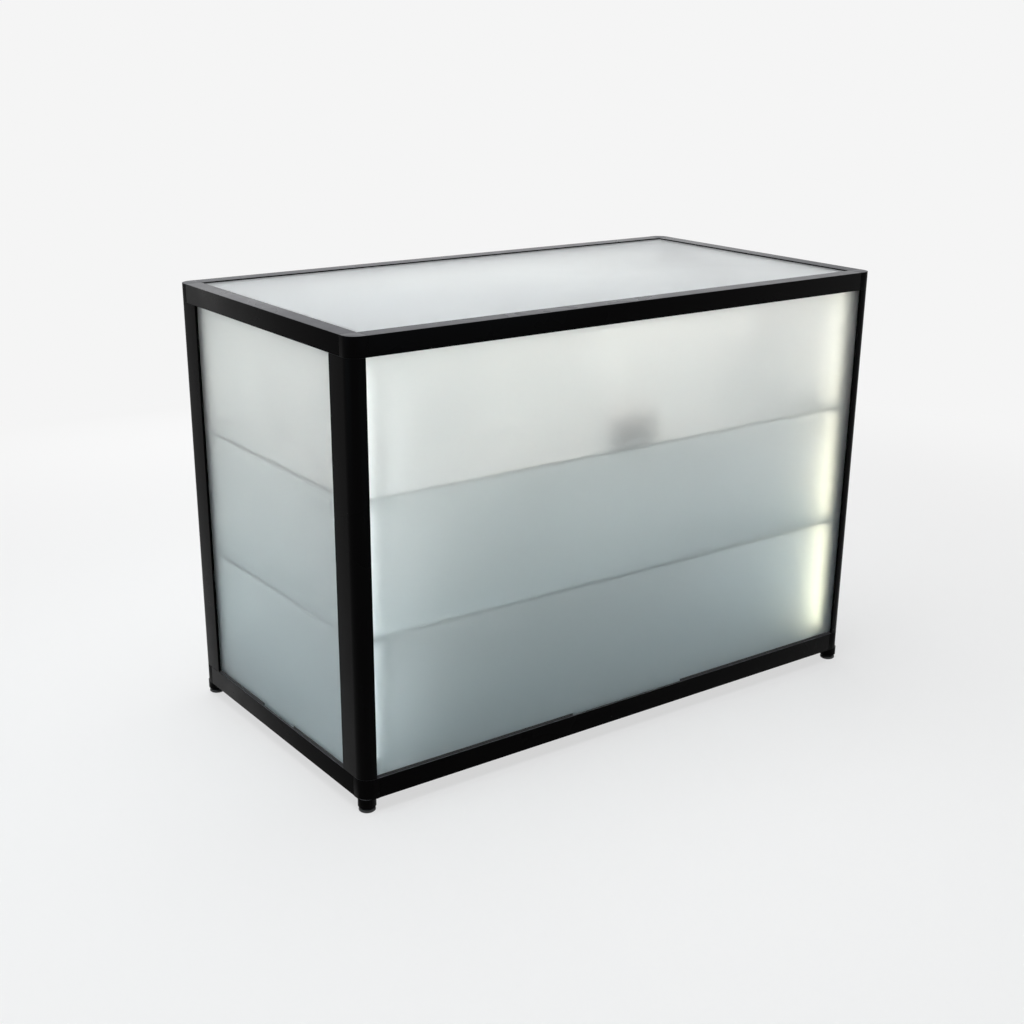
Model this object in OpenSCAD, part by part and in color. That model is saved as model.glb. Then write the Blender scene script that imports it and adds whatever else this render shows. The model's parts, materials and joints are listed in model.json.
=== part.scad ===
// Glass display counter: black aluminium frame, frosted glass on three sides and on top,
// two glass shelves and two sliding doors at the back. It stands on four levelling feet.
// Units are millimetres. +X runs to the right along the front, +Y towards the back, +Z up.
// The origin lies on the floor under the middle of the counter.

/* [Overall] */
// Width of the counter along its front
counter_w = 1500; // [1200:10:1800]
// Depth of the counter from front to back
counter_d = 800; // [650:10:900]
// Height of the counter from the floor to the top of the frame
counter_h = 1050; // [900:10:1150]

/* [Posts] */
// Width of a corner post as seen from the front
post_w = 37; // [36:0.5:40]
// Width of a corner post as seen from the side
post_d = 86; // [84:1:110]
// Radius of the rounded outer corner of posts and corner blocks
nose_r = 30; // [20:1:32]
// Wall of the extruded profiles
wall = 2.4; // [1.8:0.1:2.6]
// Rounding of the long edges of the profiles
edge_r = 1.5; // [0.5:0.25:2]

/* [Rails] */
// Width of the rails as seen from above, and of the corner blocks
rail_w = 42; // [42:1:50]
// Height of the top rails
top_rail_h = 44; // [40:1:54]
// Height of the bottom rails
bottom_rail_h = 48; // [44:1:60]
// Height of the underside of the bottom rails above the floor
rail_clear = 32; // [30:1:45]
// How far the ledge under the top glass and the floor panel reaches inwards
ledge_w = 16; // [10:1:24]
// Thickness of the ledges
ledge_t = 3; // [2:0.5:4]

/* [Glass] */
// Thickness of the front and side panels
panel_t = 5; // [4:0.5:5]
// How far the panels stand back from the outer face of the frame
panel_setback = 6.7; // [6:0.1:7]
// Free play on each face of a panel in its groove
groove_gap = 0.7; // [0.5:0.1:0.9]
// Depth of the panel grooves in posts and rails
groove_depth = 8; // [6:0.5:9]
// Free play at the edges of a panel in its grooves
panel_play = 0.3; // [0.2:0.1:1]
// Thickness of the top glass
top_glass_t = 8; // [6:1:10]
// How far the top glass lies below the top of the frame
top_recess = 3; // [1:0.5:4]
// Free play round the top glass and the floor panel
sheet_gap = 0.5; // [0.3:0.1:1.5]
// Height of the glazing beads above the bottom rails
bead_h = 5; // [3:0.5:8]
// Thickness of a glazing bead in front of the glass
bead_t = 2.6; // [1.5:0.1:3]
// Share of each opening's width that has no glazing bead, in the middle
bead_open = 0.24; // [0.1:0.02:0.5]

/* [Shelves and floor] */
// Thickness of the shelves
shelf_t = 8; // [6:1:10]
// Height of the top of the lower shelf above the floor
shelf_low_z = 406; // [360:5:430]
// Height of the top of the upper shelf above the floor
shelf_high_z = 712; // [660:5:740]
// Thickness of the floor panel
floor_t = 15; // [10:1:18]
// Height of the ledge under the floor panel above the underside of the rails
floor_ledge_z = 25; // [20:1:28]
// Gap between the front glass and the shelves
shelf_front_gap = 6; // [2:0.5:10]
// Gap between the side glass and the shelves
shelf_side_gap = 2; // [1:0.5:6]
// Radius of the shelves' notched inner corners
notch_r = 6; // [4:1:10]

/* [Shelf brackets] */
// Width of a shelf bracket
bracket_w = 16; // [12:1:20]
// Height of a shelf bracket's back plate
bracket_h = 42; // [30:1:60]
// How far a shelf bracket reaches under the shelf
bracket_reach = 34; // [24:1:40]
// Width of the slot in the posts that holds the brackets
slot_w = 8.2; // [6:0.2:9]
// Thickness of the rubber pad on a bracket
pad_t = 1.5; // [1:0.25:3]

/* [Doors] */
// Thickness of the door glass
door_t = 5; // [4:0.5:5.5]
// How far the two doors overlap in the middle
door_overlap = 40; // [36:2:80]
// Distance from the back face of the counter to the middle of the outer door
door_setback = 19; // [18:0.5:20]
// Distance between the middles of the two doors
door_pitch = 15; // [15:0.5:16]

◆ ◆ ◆

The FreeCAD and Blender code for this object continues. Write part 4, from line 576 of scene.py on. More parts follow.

◆ ◆ ◆

## Written task
Check all the records above and select each line where the string "Blender" is found.

## The solution
Model this object in OpenSCAD, part by part and in color. That model is saved as model.glb. Then write the Blender scene script that imports it and adds whatever else this render shows. The model's parts, materials and joints are listed in model.json.
The FreeCAD and Blender code for this object continues. Write part 4, from line 576 of scene.py on. More parts follow.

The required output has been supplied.